▶ _DATA LINES_:
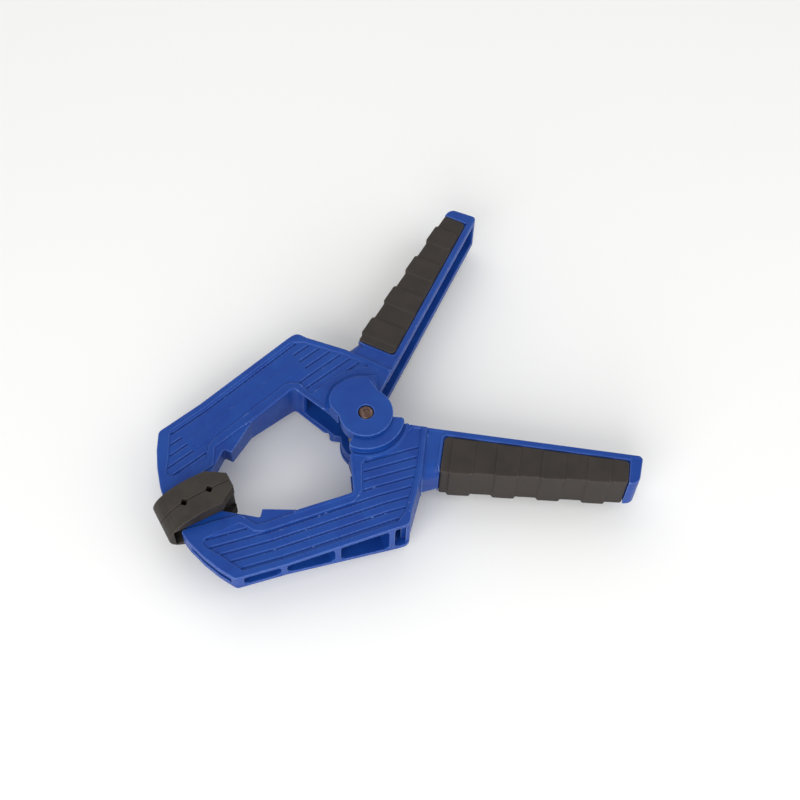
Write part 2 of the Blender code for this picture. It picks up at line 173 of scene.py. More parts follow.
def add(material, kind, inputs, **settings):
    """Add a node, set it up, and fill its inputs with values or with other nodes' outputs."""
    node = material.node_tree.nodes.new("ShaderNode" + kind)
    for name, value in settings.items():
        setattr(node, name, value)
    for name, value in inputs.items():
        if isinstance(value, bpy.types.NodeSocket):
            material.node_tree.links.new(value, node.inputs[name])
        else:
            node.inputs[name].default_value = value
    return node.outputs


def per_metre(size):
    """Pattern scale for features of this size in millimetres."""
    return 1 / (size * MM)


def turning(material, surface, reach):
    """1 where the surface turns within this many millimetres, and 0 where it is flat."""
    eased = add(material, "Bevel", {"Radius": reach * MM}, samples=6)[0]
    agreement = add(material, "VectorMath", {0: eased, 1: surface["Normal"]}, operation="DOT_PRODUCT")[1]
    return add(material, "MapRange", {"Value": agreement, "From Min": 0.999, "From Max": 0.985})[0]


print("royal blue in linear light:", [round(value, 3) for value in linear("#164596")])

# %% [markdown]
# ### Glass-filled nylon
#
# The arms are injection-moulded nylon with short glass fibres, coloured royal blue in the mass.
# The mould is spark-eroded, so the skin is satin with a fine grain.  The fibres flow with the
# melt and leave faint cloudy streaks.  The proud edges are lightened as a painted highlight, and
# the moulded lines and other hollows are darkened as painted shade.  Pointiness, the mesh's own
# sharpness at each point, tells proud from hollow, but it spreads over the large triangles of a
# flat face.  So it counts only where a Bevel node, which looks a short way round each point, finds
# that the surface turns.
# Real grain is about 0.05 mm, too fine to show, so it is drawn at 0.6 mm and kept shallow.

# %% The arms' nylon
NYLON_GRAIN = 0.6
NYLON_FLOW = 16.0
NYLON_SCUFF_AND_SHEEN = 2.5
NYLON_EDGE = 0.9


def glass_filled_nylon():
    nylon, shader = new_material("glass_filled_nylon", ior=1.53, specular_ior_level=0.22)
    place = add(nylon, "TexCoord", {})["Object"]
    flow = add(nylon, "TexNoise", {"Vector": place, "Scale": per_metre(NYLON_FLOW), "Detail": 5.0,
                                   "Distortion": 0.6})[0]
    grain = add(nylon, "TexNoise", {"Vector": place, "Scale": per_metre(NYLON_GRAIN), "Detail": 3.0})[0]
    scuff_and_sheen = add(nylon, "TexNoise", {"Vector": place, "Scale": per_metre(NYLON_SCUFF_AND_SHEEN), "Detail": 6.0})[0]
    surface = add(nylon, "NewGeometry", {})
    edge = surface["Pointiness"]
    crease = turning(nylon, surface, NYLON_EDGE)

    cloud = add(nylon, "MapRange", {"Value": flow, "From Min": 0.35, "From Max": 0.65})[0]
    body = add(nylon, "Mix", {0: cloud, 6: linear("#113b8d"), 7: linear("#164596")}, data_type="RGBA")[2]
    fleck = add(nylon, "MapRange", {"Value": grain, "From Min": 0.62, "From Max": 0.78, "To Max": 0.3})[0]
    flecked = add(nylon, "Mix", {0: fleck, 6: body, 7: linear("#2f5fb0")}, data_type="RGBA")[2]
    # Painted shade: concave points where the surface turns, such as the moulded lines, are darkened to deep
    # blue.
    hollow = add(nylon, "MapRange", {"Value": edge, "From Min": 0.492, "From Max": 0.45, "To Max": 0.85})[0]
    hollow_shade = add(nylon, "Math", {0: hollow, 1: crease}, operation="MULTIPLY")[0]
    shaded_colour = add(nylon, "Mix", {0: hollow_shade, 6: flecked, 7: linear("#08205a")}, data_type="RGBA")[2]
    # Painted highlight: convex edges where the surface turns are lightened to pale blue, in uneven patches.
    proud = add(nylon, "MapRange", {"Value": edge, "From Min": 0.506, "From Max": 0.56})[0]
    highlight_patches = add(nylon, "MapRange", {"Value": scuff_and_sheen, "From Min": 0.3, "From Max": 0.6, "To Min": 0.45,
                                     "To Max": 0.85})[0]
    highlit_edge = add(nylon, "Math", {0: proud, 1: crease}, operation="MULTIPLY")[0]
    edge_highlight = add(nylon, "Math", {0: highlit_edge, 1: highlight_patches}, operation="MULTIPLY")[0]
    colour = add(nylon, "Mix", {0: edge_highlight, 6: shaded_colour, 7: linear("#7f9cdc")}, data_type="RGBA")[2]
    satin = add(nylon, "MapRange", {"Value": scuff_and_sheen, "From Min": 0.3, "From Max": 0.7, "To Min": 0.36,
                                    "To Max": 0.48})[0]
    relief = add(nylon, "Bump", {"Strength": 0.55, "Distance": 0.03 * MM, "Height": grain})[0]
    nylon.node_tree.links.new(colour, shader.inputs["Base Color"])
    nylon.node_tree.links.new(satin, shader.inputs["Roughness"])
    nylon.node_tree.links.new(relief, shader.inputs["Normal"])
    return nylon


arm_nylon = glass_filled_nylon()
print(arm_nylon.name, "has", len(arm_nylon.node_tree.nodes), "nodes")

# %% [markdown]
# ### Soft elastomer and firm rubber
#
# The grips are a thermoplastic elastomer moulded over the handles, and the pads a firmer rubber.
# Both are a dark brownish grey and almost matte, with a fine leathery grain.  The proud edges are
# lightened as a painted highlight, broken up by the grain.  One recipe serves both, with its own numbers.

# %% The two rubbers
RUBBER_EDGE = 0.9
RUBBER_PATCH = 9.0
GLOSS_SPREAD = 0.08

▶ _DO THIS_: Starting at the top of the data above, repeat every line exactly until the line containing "blue in linear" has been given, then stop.

▶ _OUTPUT OF THE TASK_:
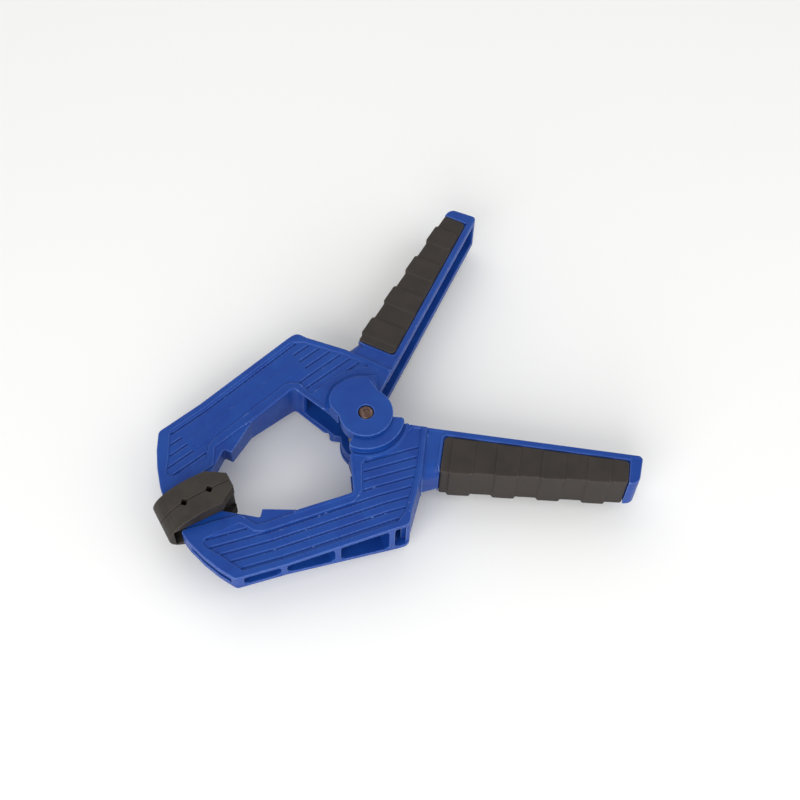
Write part 2 of the Blender code for this picture. It picks up at line 173 of scene.py. More parts follow.
def add(material, kind, inputs, **settings):
    """Add a node, set it up, and fill its inputs with values or with other nodes' outputs."""
    node = material.node_tree.nodes.new("ShaderNode" + kind)
    for name, value in settings.items():
        setattr(node, name, value)
    for name, value in inputs.items():
        if isinstance(value, bpy.types.NodeSocket):
            material.node_tree.links.new(value, node.inputs[name])
        else:
            node.inputs[name].default_value = value
    return node.outputs


def per_metre(size):
    """Pattern scale for features of this size in millimetres."""
    return 1 / (size * MM)


def turning(material, surface, reach):
    """1 where the surface turns within this many millimetres, and 0 where it is flat."""
    eased = add(material, "Bevel", {"Radius": reach * MM}, samples=6)[0]
    agreement = add(material, "VectorMath", {0: eased, 1: surface["Normal"]}, operation="DOT_PRODUCT")[1]
    return add(material, "MapRange", {"Value": agreement, "From Min": 0.999, "From Max": 0.985})[0]


print("royal blue in linear light:", [round(value, 3) for value in linear("#164596")])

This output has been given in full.